LOS ANGELES , CA - OCTOBER 20: The Hangari Famous Bossam, made with boiled and tender pork belly and served with crunchy cabbage leaves and sweet and spicy radish kimchi, is photographed in Hangari Kalguksu on Tuesday, Oct. 20, 2020 in Los Angeles , CA. The restaurant serves comfort Korean food. (Dania Maxwell / Los Angeles Times)
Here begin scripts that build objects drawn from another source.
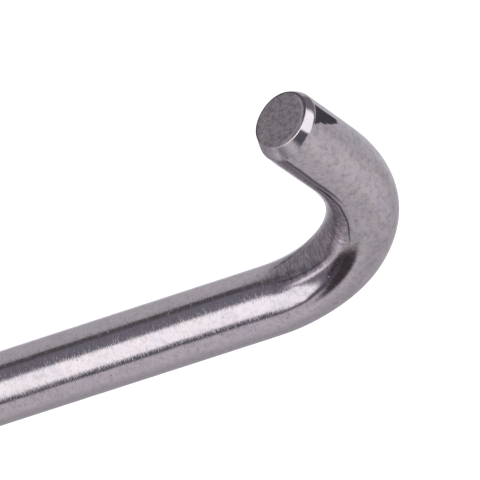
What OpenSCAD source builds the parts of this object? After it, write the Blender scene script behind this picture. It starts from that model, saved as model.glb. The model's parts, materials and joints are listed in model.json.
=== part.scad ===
// Hook-headed tent stake, bent from a single length of round steel bar.
// +Z runs up the shank and the hook turns over towards +X, in the XZ plane.
// The origin is on the shank's axis where the bend starts: the ground line of a stake driven home.

/* [Bar] */
// Diameter of the round bar
bar_d = 5; // [4:0.5:8]
// Overall length, from the top of the hook down to the tip of the point
overall_len = 230; // [150:5:320]

/* [Hook] */
// Radius of the bend, along the centre line of the bar
bend_r = 9.25; // [8:0.25:16]
// Angle that the bar turns through, in degrees
bend_angle = 110; // [90:1:135]
// Length of the arm, from the end of the bend to the cut face
arm_len = 5.65; // [3:0.05:20]
// How much thicker the arm is made than the bar, so that it joins the bend as one clean solid
arm_swell = 0.02; // [0.01:0.01:0.1]

/* [Cut end of the arm] */
// Length of the tapered band that the shear leaves behind the cut face
end_taper_len = 0.85; // [0.2:0.05:2]
// How much smaller the cut face is than the bar, measured on the radius
end_taper_step = 0.45; // [0.1:0.05:1]

/* [Point] */
// Length of the cone that is ground on the lower end
point_len = 13; // [6:1:30]
// Diameter of the cone where the blunt nose starts
nose_d = 1.4; // [0.5:0.1:2]
// Length of the blunt nose
nose_len = 0.4; // [0.2:0.1:1]
// Diameter of the flat that is left at the very tip
tip_d = 0.6; // [0.2:0.1:1]

/* [Hidden] */

$fn = 96;
bar_r = bar_d / 2;
shank_len = overall_len - bend_r - bar_r - point_len;  // the straight, full-diameter part
arm_d = bar_d + arm_swell;
arm_lap = 0.2;  // the arm starts this far inside the bend, so the two make one solid

// Straight bar with its ground point, hanging down from the origin
module shank() {
    translate([0, 0, -shank_len])
        cylinder(h = shank_len, d = bar_d);
    translate([0, 0, -shank_len - point_len + nose_len])
        cylinder(h = point_len - nose_len, d1 = nose_d, d2 = bar_d);
    translate([0, 0, -shank_len - point_len])
        cylinder(h = nose_len, d1 = tip_d, d2 = nose_d);
}

// Quarter-plus turn of the bar, starting upwards at the origin and rolling over towards +X
module bend() {
    translate([bend_r, 0, 0])
        rotate([90, 0, 180])
            rotate_extrude(angle = bend_angle)
                translate([bend_r, 0])
                    circle(d = bar_d);
}

// Moves its children from the start of the bend to the end of it
module at_bend_end() {
    translate([bend_r, 0, 0])
        rotate([0, bend_angle, 0])
            translate([-bend_r, 0, 0])
                children();
}

// Short straight arm with its tapered, sheared end
module arm() {
    straight_len = arm_len - end_taper_len;
    translate([0, 0, -arm_lap])
        cylinder(h = arm_lap + straight_len, d = arm_d);
    translate([0, 0, straight_len])
        cylinder(h = end_taper_len, d1 = arm_d, d2 = bar_d - 2 * end_taper_step);
}

// The whole stake is one piece of metal, so it is one solid
module stake() {
    color("darkgray")
        union() {
            shank();
            bend();
            at_bend_end() arm();
        }
}

stake();
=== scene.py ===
import json
import math

import bpy
import numpy as np
from mathutils import Matrix, Vector, noise


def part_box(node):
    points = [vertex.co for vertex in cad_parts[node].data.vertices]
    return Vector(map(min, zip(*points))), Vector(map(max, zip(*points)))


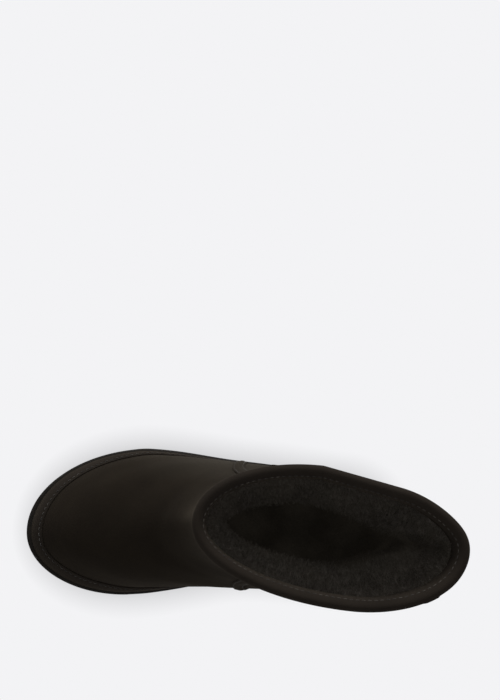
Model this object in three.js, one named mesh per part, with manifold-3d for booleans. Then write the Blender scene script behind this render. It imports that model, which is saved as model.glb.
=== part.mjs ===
// Sheepskin ankle boot for the right foot, size EU 39, standing on its sole.
// Units are millimetres. Each piece is worked out in the boot's own measures: `along` runs from the back of
// the heel towards the toe, `out` from the line between heel and toe towards the little-toe side, and `up`
// from the floor. In the part's frame the toe points along -X, the little-toe side is +Y and the shaft rises
// along +Z.
import * as THREE from "three";
import { mergeVertices } from "three/addons/utils/BufferGeometryUtils.js";
import Module from "manifold-3d";

const wasm = await Module();
wasm.setup();

// Rows of numbers under named columns, as a list of objects.
function table(columns, ...rows) {
  return rows.map((row) => Object.fromEntries(columns.map((column, i) => [column, row[i]])));
}

// ---- driving dimensions ----
const LENGTH = 266.5; // outsole, heel to toe
const TOE_ROUND = { lateral: 88, medial: 69 }; // how far back from the tip each side of the toe is rounded
const HEEL_ROUND = 42;
const FEATHER_INSET = 4.5; // from the outsole's edge to the upper, along the sides
const GAP = 0.3; // between pieces that meet
const WALL = 10; // hide and wool together, along the foot
const COLLAR_WALL = 4; // the wool is pressed flat under the collar's binding
const STRIP = 1.6; // suede strips: rand, binding, counter and side seams
const RAND_TOP = 0.115; // these are shares of the way from the sole to the collar
const BINDING_FOOT = 0.964;
const BINDING_HEM = 0.978;
const INSOLE_THICK = 7.5;
const AROUND = 64; // points round each section
const RISE = 18; // sections from the sole to the binding

// Half widths of the sole's edge, and of the foot where the upper is fullest, at stations along the boot.
const PLAN = table(
  ["along", "soleLateral", "soleMedial", "footLateral", "footMedial"],
  [42, 40, 40, 37.5, 38],
  [90, 47.4, 34.5, 44.5, 36.8],
  [122, 51.5, 34.2, 48.4, 36.6],
  [158, 57.3, 40.8, 53, 37.4],
  [180, 59.4, 44.1, 54.6, 38.4],
  [196, 59.4, 45.2, 54.8, 38.8],
);

// Sections of the upper, from the sole to the collar. Each is a loop from a point on the back line to a point
// on the front line (toe, vamp, instep, shaft). `full` goes from the sole's outline to the foot's, `leg` from
// the foot's outline to the section's own half widths, and `taper` narrows the shaft's little-toe side
// towards its back. The rounds say how far from each end a side curves.
const TAPER_FROM = 0.525;
const SECTIONS = table(
  [
    "frontAlong", "frontUp", "frontOut", "backAlong", "backUp", "backOut", "full", "leg", "taper", "lateral",
    "medial", "toeRoundLateral", "toeRoundMedial", "heelRoundLateral", "heelRoundMedial",
  ],
  [260.5, 25, 0, 4, 24, 0, 0, 0, 1, 40, 40, 80, 64, 38, 38],
  [254.5, 33, 0, 3, 32, 0, 0.6, 0, 1, 40, 40, 86, 74, 40, 40],
  [245.5, 42, 0, 2.2, 41, 0, 0.95, 0, 1, 40, 40, 94, 84, 42, 42],
  [232, 52, 0.2, 2.2, 50, 0, 1, 0, 1, 42, 40, 104, 94, 44, 44],
  [213, 62.5, 1, 3, 61, 0, 1, 0.1, 1, 43, 40, 106, 98, 46, 46],
  [190, 75.5, 2.4, 4, 74, -0.3, 1, 0.3, 1, 41.5, 39, 98, 94, 50, 48],
  [167.5, 92.5, 4.6, 5, 90, -0.8, 1, 0.6, 0.96, 38.8, 38, 86, 88, 56, 50],
  [152, 113.5, 6.6, 4.6, 109, -1.6, 1, 0.88, 0.88, 36.5, 37, 76, 83, 58, 52],
  [142.5, 140, 8.3, 1.2, 136, -2.8, 1, 1, 0.78, 35.6, 36.4, 70, 82, 54, 54],
  [138.1, 171, 9, -5.4, 170, -3.8, 1, 1, 0.66, 36, 37.1, 69, 86.5, 44.5, 58.5],
  [137.7, 205, 9.2, -13.9, 205, -5, 1, 1, 0.59, 37, 38.3, 70, 90, 35, 64],
);

// The outsole in profile: its foot-side surface, and how far its tread lifts off the floor.
const SOLE_PROFILE = table(
  ["along", "top"],
  [0, 24],
  [55, 24],
  [110, 22.5],
  [160, 19],
  [200, 17.5],
  [238, 20],
  [LENGTH, 25.5],
);
const TOE_SPRING = { from: 205, lift: 9 };
const ARCH = { from: 80, to: 130, lift: 2.5 };
const HEEL_BEVEL = { to: 12, lift: 2 };

// ---- small mathematics ----
const mix = (a, b, share) => a + (b - a) * share;
const ease = (from, to, x) => THREE.MathUtils.smoothstep(x, from, to);

// A smooth value of `column` at `x`, through the rows' own values, where `place(row, i)` is each row's x.
function through(rows, column, x, place) {
  const at = rows.map(place);
  const value = rows.map((row) => row[column]);
  const last = rows.length - 1;
  if (x <= at[0]) return value[0];
  if (x >= at[last]) return value[last];
  const i = at.findIndex((p) => p > x) - 1;
  const slope = (j) => {
    const a = Math.max(0, j - 1);
    const b = Math.min(last, j + 1);
    return (value[b] - value[a]) / (at[b] - at[a]);
  };
  const width = at[i + 1] - at[i];
  const s = (x - at[i]) / width;
  return (
    value[i] * (1 + 2 * s) * (1 - s) ** 2 +
    slope(i) * width * s * (1 - s) ** 2 +
    value[i + 1] * s * s * (3 - 2 * s) -
    slope(i + 1) * width * s * s * (1 - s)
  );
}
const plan = (column, along) => through(PLAN, column, along, (row) => row.along);
const section = (column, share) =>
  through(SECTIONS, column, share * (SECTIONS.length - 1), (row, i) => i);
const soleTop = (along) => through(SOLE_PROFILE, "top", along, (row) => row.along);

// A quarter round: 0 at an end, 1 from `round` onwards.
function quarterRound(distance, round) {
  const left = 1 - Math.min(1, Math.max(0, distance / round));
  return Math.sqrt(1 - left * left);
}

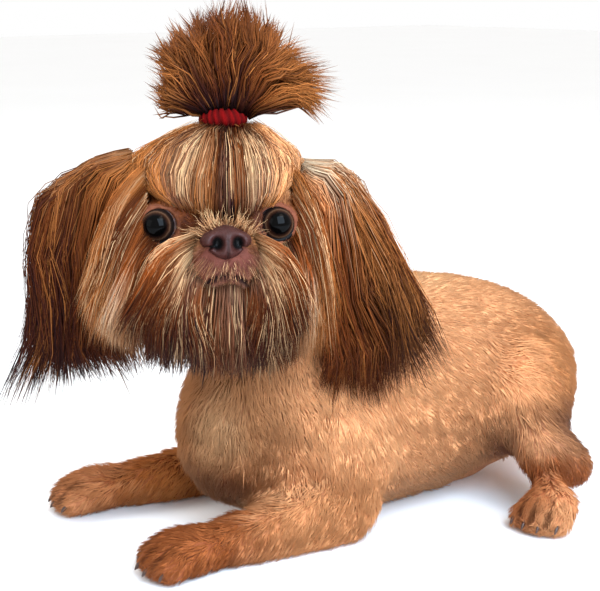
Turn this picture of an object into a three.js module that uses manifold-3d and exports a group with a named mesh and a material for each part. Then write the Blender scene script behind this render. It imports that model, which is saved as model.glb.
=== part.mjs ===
// A shih tzu at life size, lying on its belly with its head raised and turned to its left.
// Millimetres, +Z up. The animal faces -Y and its left side is +X. The coat is included in every outline.
import * as THREE from "three";
import { mergeVertices } from "three/addons/utils/BufferGeometryUtils.js";
import Module from "manifold-3d";

const wasm = await Module();
wasm.setup();

// Driving dimensions of the animal.
const CHEST_WIDTH = 114;
const CHEST_DEPTH = 130;
const UPPER_ARM = 60;
const FOREARM = 86;
const FOREPAW = { length: 53, width: 41, height: 25 };
const HIND_PAW = { length: 44, width: 37, height: 25 };
const SKULL = { width: 84, length: 88, height: 92, square: 2.4 };
const EYE = { radius: 10.2, apart: 54, width: 17.4, height: 16 };
const NOSE = { width: 25, height: 15, depth: 14 };
const MOUTH = { width: 27, below: 20.5, drop: 3.5 };
const EAR_PLANE = 41; // how far to the side the ears begin
const EAR_FRONT = 18; // how far forward of the skull's middle they end
const BAND = { radius: 8.5, thick: 4.6, height: 57 };
const TAIL = { root: 15, tip: 6 };

// Pose.
const HEAD_AT = vec(0.5, -60, 160.5);
const HEAD_TURN = rad(56);
const HEAD_LIFT = rad(7);

const LONG_LOCK = 70; // locks longer than this have one more bend
const LOCK_FLAT = 0.3; // a lock's thickness as a share of its width

const GAP = 0.3; // kept between neighbouring pieces
const SINK = 1.2; // how far a resting surface would pass the floor before it is cut flat
const UP = vec(0, 0, 1);

const HEAD = new THREE.Matrix4()
  .makeRotationFromEuler(new THREE.Euler(-HEAD_LIFT, 0, HEAD_TURN, "ZYX"))
  .setPosition(HEAD_AT);

function rad(degrees) {
  return (degrees * Math.PI) / 180;
}

function vec(x = 0, y = 0, z = 0) {
  return new THREE.Vector3(x, y, z);
}

// A point given in the head's own frame: from the middle of the skull, its left is +X and its face
// looks along -Y.
function onHead(x, y, z) {
  return vec(x, y, z).applyMatrix4(HEAD);
}

// A direction given in the head's own frame.
function alongHead(x, y, z) {
  return onHead(x, y, z).sub(HEAD_AT);
}

// A number between 0 and 1 that looks random and is the same each time.
function chance(seed) {
  const wave = Math.sin(seed * 127.1 + 311.7) * 43758.5453;
  return wave - Math.floor(wave);
}

// The closed body of a geometry, with its seams and poles merged.
function solidOf(geometry) {
  const bare = geometry.clone();
  bare.deleteAttribute("normal");
  bare.deleteAttribute("uv");
  const merged = mergeVertices(bare, 1e-3);
  return new wasm.Manifold(
    new wasm.Mesh({
      numProp: 3,
      vertProperties: merged.attributes.position.array,
      triVerts: new Uint32Array(merged.index.array),
    }),
  );
}

function join(solids) {
  return wasm.Manifold.union(solids);
}

function cut(solid, ...others) {
  return others.reduce((rest, other) => rest.subtract(other), solid);
}

// The largest closed surface of a solid, which drops loose scraps and fills sealed hollows.
function largest(solid) {
  return solid.decompose().reduce((best, piece) => (piece.volume() > best.volume() ? piece : best));
}

// How full a swept body is at a share of its length: a quarter round at each end.
function roundedEnd(share, cap) {
  const inset = Math.min(share, 1 - share) / cap;
  return inset >= 1 ? 1 : Math.sqrt(1 - (1 - inset) ** 2);
}

// A station of a swept body: its centre, and how far the surface lies to the side, above and below.
function station(at, side, over = side, under = over) {
  return { at, reach: vec(side, over, under) };
}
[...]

(Dania Maxwell / Los Angeles Times)

Hangari Kalguksu

Koreatown Korean $$
L.A. Times’ 101 Best Restaurants
| 2020
It’s difficult to overstate the virtues of kalguksu, hand-cut noodle soup, especially the seafood version at Koreatown’s long-running kalguksu specialist, Hangari Kalguksu. The delicately seasoned broth is light and herbaceous, thickened with clams, mussels, shrimp, crab and a fresh skein of thin yet firm house-made noodles that seem engineered to resist sogginess. It’s what you want to eat when you feel the first nascent chills of a cold move through your body, or any occasion that demands hot, nourishing sustenance. The oyster and rice soup called gul-gukbap, flavored with seaweed, is similarly delicate and nourishing. Milmyeon, the famed cold wheat noodles of Busan, are especially wonderful, paired with daeji kalbi, grilled pork spareribs. You eat the tender, spicy meat between slurps of noodles, in one or two glorious and meaty bites. There are many excellent bossam renditions in Los Angeles, but Hangari’s is especially good, a pillar of sliced pork belly flanked by sliced jalapeños and thickets of kimchi; it easily carries you through two or three full meals.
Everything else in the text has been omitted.